Integrante da Organização de Países Exportadores de Petróleo (OPEP), este país com as maiores reservas petrolíferas do mundo procura apoio para a sua campanha que visa congelar a produção global de petróleo, de forma a estabilizar os preços do produto.
A oposição venezuelana assegura que Maduro procura com a reunião dos NOAL simular que não está internacionalmente isolado, referindose ao revés internacional sofrido pelo Governo em vésperas da Cimeira.
Os quatro países fundadores do Mercosul (Argentina, Brasil, Paraguai e Uruguai) anunciaram que vão assumir de forma colegial a presidência temporária deste grupo regional da América do Sul, que caberia à Venezuela exercer. A Chanceler argentina, Susana Malcorra, disse que a Venezuela, para permanecer no Mercosul, deve cumprir os objectivos económicos, comerciais e de direitos humanos, embora o Mercosul não tenha a “intenção” de a expulsar.

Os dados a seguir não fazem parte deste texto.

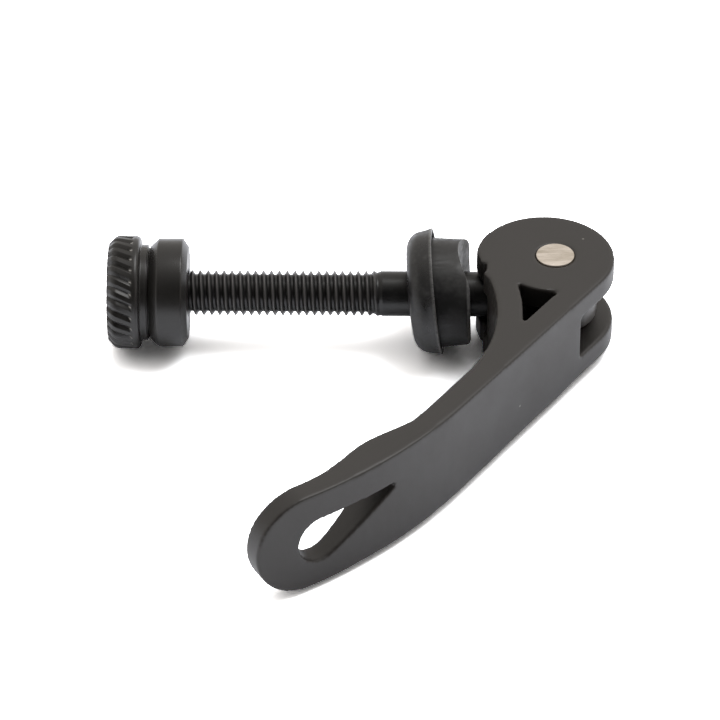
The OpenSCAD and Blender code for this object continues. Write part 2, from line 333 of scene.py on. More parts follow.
@dataclass(frozen=True)
class FacedSteel(Finish):
    """Bare steel, faced flat and lightly scratched: warm silver, with fine lines and a few scratches."""

    dull_colour: str = "b5ab9c"
    line_mm: float = 0.12
    line_turn: float = 20.0
    line_squeeze: float = 0.08
    line_height_mm: float = 0.008
    scratch_mm: float = 1.1
    scratch_turn: float = -35.0
    scratch_squeeze: float = 0.15
    # noise between which the colour goes from dull to bright
    shade_band: tuple[float, float] = (0.35, 0.65)
    # added to the roughness in the deepest and on the highest lines
    gloss_range: tuple[float, float] = (-0.08, 0.1)

    def material(self) -> bpy.types.Material:
        """Builds the material.

        Returns:
            The material, with its patterns on object coordinates.
        """
        material, tree, shader, coordinates = self.start()
        drawn = add_node(
            tree, "ShaderNodeMapping", None,
            {"Vector": coordinates, "Rotation": (0.0, 0.0, math.radians(self.line_turn)),
             "Scale": (self.line_squeeze, 1.0, 1.0)})
        lines = add_node(
            tree, "ShaderNodeTexNoise", None,
            {"Vector": drawn.outputs["Vector"], "Scale": 1 / (self.line_mm * MM), "Detail": 3.0})
        across = add_node(
            tree, "ShaderNodeMapping", None,
            {"Vector": coordinates, "Rotation": (0.0, 0.0, math.radians(self.scratch_turn)),
             "Scale": (self.scratch_squeeze, 1.0, 1.0)})
        scratches = add_node(
            tree, "ShaderNodeTexNoise", None,
            {"Vector": across.outputs["Vector"], "Scale": 1 / (self.scratch_mm * MM), "Detail": 6.0,
             "Roughness": 0.75})
        shade = add_node(
            tree, "ShaderNodeMapRange", {"clamp": True},
            {"Value": scratches.outputs["Fac"], "From Min": self.shade_band[0],
             "From Max": self.shade_band[1], "To Min": 0.0, "To Max": 1.0})
        body = add_node(
            tree, "ShaderNodeMix", {"data_type": "RGBA"},
            {0: shade.outputs["Result"], 6: linear(self.dull_colour), 7: linear(self.colour)})
        gloss = add_node(
            tree, "ShaderNodeMapRange", None,
            {"Value": lines.outputs["Fac"], "From Min": 0.3, "From Max": 0.7,
             "To Min": self.roughness + self.gloss_range[0],
             "To Max": self.roughness + self.gloss_range[1]})
        bump = add_node(
            tree, "ShaderNodeBump", None,
            {"Height": lines.outputs["Fac"], "Strength": 0.25, "Distance": self.line_height_mm * MM})
        tree.links.new(body.outputs[2], shader.inputs["Base Color"])
        tree.links.new(gloss.outputs["Result"], shader.inputs["Roughness"])
        tree.links.new(bump.outputs["Normal"], shader.inputs["Normal"])
        return material


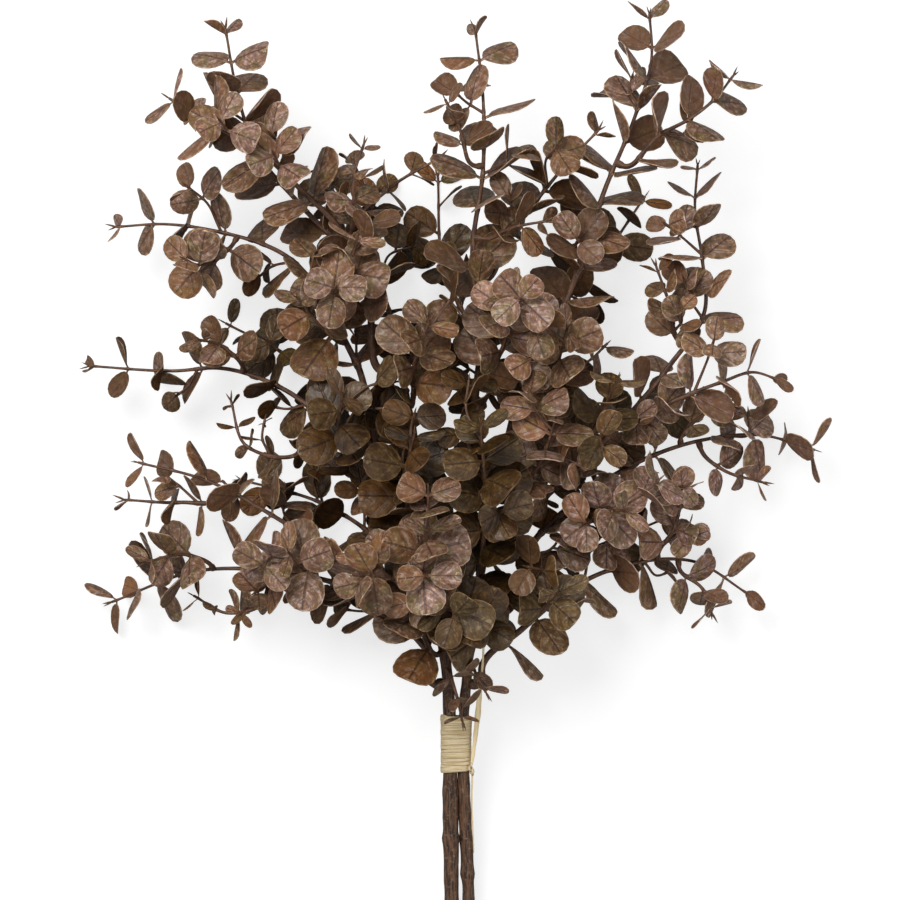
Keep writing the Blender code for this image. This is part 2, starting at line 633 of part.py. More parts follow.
def knot_object():
    """A flattened knot on the winding."""
    mesh = bpy.data.meshes.new("raffia_knot")
    shape = bmesh.new()
    bmesh.ops.create_uvsphere(shape, u_segments=8, v_segments=6, radius=METRE)
    bmesh.ops.scale(shape, vec=KNOT_SIZE, verts=shape.verts)
    bmesh.ops.translate(shape, vec=Vector(KNOT) * METRE, verts=shape.verts)
    shape.to_mesh(mesh)
    shape.free()
    return finish(bpy.data.objects.new("raffia_knot", mesh), (0.62, 0.50, 0.32), 0.7)


def tail_object(name, radius, axis):
    """A free end of raffia, as a round strand along its route."""
    curve = bpy.data.curves.new(name, "CURVE")
    curve.dimensions = "3D"
    curve.bevel_depth = radius * METRE
    curve.bevel_resolution = 2
    curve.use_fill_caps = True
    points = axis.line[::2]
    spline = curve.splines.new("POLY")
    spline.points.add(len(points) - 1)
    for target, point in zip(spline.points, points):
        target.co = (*(point * METRE), 1)
    return finish(bpy.data.objects.new(name, curve), (0.62, 0.52, 0.34), 0.7)


def main():
    for obj in list(bpy.data.objects):
        bpy.data.objects.remove(obj, do_unlink=True)
    axes = plan()
    for name in STEMS:
        stem_object(name, axes[name])
    tie_object(axes)
    knot_object()
    for name, (radius, _) in TAILS.items():
        tail_object(name, radius, axes[name])
    for i, (name, *_) in enumerate(SPRAYS):
        spray_object(name, axes[name], 0.8 + 0.4 * ((i * 7) % 10) / 10)


main()
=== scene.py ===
# %% [markdown]
# # A bunch of dried boxwood
# This lesson dresses a bunch of preserved boxwood: two woody stems, a wrap of raffia and fifty-four leafy
# sprays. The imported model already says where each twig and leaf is. It is built from plain wedges, and each
# piece made below takes the place of one of its nodes, with the real outline, veins and bark.

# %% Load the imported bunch
import json
import math
import random

import bpy
from mathutils import Matrix, Vector
from mathutils.bvhtree import BVHTree
from mathutils.geometry import interpolate_bezier

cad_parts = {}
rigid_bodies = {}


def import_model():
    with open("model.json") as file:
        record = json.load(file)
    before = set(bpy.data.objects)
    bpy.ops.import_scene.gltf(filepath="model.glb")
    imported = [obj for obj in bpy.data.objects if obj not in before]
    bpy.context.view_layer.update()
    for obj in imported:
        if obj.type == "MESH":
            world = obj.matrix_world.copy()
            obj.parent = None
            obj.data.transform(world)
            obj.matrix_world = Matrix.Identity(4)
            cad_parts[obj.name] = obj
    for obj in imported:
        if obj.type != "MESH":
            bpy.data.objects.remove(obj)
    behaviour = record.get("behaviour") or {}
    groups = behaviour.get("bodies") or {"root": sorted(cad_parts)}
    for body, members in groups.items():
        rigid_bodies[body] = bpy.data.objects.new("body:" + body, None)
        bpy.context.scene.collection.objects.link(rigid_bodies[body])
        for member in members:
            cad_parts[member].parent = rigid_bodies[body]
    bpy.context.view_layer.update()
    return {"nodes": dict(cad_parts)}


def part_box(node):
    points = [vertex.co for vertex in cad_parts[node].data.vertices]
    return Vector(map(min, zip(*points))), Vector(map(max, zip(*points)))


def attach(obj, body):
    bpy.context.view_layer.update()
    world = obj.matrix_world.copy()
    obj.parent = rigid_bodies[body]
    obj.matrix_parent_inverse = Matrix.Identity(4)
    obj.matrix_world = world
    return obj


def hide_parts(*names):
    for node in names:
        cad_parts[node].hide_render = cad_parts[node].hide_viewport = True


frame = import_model()

# %% [markdown]
# Sizes are written in millimetres, as a florist would measure them, and turned into Blender's metres at the
# last moment. Colours are written as sRGB hex values, as a picker shows them. A shader works in linear
# light, so one function turns them. A material starts from an empty tree. One more function adds a node to
# any tree, with its settings and its links: an input takes a plain value, a node (its first output) or one
# socket, and a colour ramp takes stops, each a position and a colour.

# %% Millimetres, colours and nodes
MM = 0.001  # a millimetre in metres
MIDDLE = Vector((4.215, -22.45, 0))  # the middle of the bunch in its planned places


def place(point):
    """A planned point in millimetres as a place in the row frame, in metres."""
    return (Vector(point) - MIDDLE) * MM


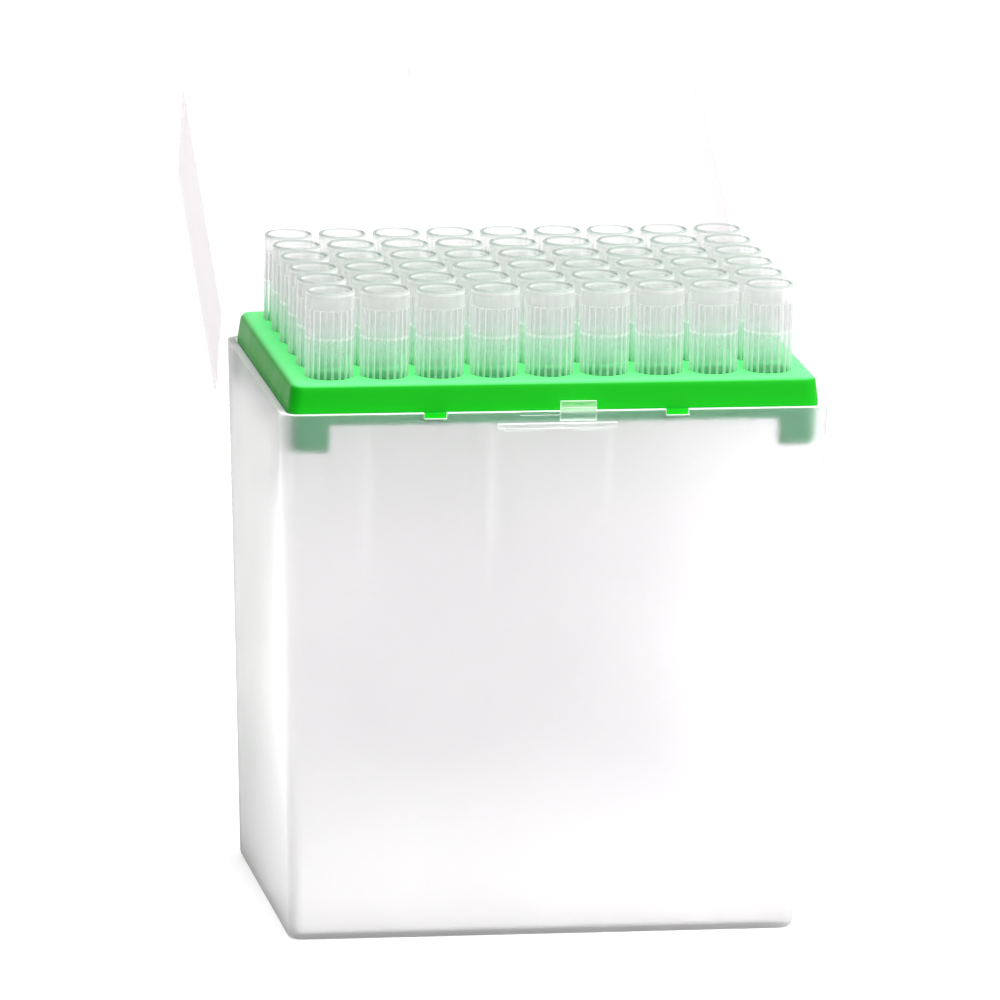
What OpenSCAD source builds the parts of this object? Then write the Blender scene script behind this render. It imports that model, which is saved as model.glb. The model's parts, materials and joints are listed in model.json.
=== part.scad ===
// Box of pipette tips: a tall drafted box, a hinged clear lid, a rack plate and its ribbed tips.
// Sizes are in millimetres. Z is up, the front faces -Y and the hinge runs along the rear rim.
// The origin is at the middle of the underside. The lid is drawn open, resting on its stop.

/* [Box] */
// Width over the rim
box_w = 150; // [149:0.5:152]
// Depth over the rim
box_d = 104; // [103:0.5:106]
// Height from the underside to the rim
box_h = 147; // [140:1:155]
// Draft of the walls, in degrees
box_draft = 2; // [1:0.25:2.25]
// Outside radius of the upright corners at the rim
box_corner = 5; // [4.5:0.25:6]
// Wall thickness at the rim
box_wall = 2; // [1.8:0.1:2.1]
// Floor thickness
box_floor = 2; // [1.5:0.25:3]

/* [Rack] */
// Distance from one tip's axis to the next
pitch = 15; // [14.8:0.1:15]
// Tips from left to right
columns = 9; // [9:1:9]
// Tips from front to back
rows = 6; // [6:1:6]
// Width of the rack's skirt
rack_w = 145; // [144.5:0.25:145]
// Depth of the rack's skirt
rack_d = 99; // [98.5:0.25:99]
// Top of the deck above the rim
deck_rise = 7.8; // [7:0.2:9]
// Thickness of the deck
deck_t = 2; // [1.6:0.2:2.4]
// Thickness of the skirt
skirt_t = 1.8; // [1.5:0.1:2]
// How far the skirt reaches below the rim
skirt_drop = 3.5; // [3:0.25:4]
// How far the corner legs reach below the rim
leg_drop = 11; // [9:0.5:14]

/* [Tips] */
// Height of the tips' mouths above the rim
tip_rise = 31.6; // [30:0.2:32]
// Length of a tip
tip_len = 150; // [135:1:155]
// Diameter of the collar and over the ribs
tip_od = 13.2; // [13:0.1:13.6]
// Diameter of the root between the ribs
root_d = 11.9; // [11.7:0.1:12]
// Diameter of the socket that the pipette's cone enters
socket_d = 10.5; // [10.2:0.1:10.6]
// Depth of the socket
socket_depth = 12.8; // [11:0.2:14]
// Upright ribs around each tip
rib_count = 20; // [12:2:24]

/* [Lid] */
// Height of the closed lid above the rim
lid_h = 35; // [34.5:0.5:40]
// Wall thickness of the lid
lid_wall = 1.3; // [1.2:0.1:1.5]
// Angle between the open lid and the closed one, in degrees
open_angle = 149; // [149:1:149]

/* [Hidden] */
slope = tan(box_draft);
foot_w = box_w - 2 * box_h * slope;
foot_d = box_d - 2 * box_h * slope;
foot_corner = box_corner - 1.2;
foot_round = 2;
arc_steps = 8;
seat_gap = 0.1;

// Rim details
notch_x = 33;
notch_w = 6.2;
notch_deep = 1.5;
clip_x = 5.6;
clip_w = 9.8;
tab_x = -4.7;
tab_w = 8.9;
catch_w = 32.6;
catch_z = box_h - 3;

// Rack
deck_z = box_h + deck_rise;
deck_round = 2;
skirt_lean = 0.6;
skirt_corner = 3.6;
leg_w = 11;
hole_d = root_d + 0.3;
hook_out = 1.4;
hook_w = 6;

// Tips
mouth_z = box_h + tip_rise;
collar_h = 4.9;
rib_w = 0.6;
rib_foot = tip_rise - deck_rise;

// Lid
lid_top = box_h + lid_h;
lid_round = 2.5;
lid_lean = lid_h * tan(2);

// Hinge
hinge_y = box_d / 2 + 2.9;
hinge_z = box_h + 0.7;
hinge_x = 45;
pin_r = 1.2;
eye_r = 1.5;
knuckle_r = 2.5;
knuckle_w = 11.4;
cheek_gap = 12;
cheek_t = 2;
stop_reach = 2.85;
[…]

“Isto é um golpe político muito forte para a Venezuela”, disse à AFP a analista Raquel Gamus, que também considerou que a Cimeira dos NOAL tem pouco significado. “Isso não dá ao país nenhum tipo de benefício, só gastos”, acrescentou.
A Ilha de Margarita, conhecida por “Pérola do Caribe”, sofreu uma forte deterioração por causa da crise. Mas nos últimos dias, devido à Cimeira, as suas ruas foram revitalizadas, não falta água, os hotéis ficaram lotados e as filas nos mercados desapareceram.
Palco de protestos recentes contra o Governo, em Margarita dezenas de pessoas foram detidas há duas semanas, depois de um grupo de moradores ter protestado contra Maduro com um “panelaço” durante uma caminhada pelo bairro de Villa Rosa.
Para prevenir distúrbios e garantir a segurança das delegações, 14.000 polícias e militares vigiam a ilha, os voos particulares foram proibidos e os aviões comerciais passam por um rígido controlo de passageiros.